The FIEA establishes various business regulations governing mediation, intermediation, investment management, and investment advice related to the buying and selling of securities, as well as requiring the proper management of assets entrusted to customers.

The new requirements placed on digital asset service providers would include providing pre-sale disclosures with detailed information about the core entities behind the offering, conducting code audits by independent third-party experts, and imposing more rigorous licensing, capital, and compliance requirements.

Issuers of digital assets deemed financial instruments would also need to disclose their identities, regardless of whether the project is decentralized.

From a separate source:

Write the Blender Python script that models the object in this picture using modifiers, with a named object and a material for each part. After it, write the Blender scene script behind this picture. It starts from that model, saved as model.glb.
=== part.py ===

“The FIEA is based on the concept of building a comprehensive investor protection framework covering a wide range of highly investment-oriented financial products,” said the FSA, when it released its recommendations last December. “The fact that many crypto asset transactions are conducted with the expectation of returns from price fluctuations aligns with the investment-oriented consideration of financial products that were discussed when the FIEA was enacted.”

The updated FIEA will also reportedly strengthen penalties for non-compliance or misconduct, with prison sentences for unregistered sellers being increased from up to three years to up to 10 years, and fines raised from the current up to JPY 3 million ($18,801) to up to JPY 10 million ($62,672).

With government and lower house approval already secured, the updated legislation is highly likely to pass the upper house unscathed, thus digital asset firms in Japan should begin preparing for the new regime to take effect in 2027.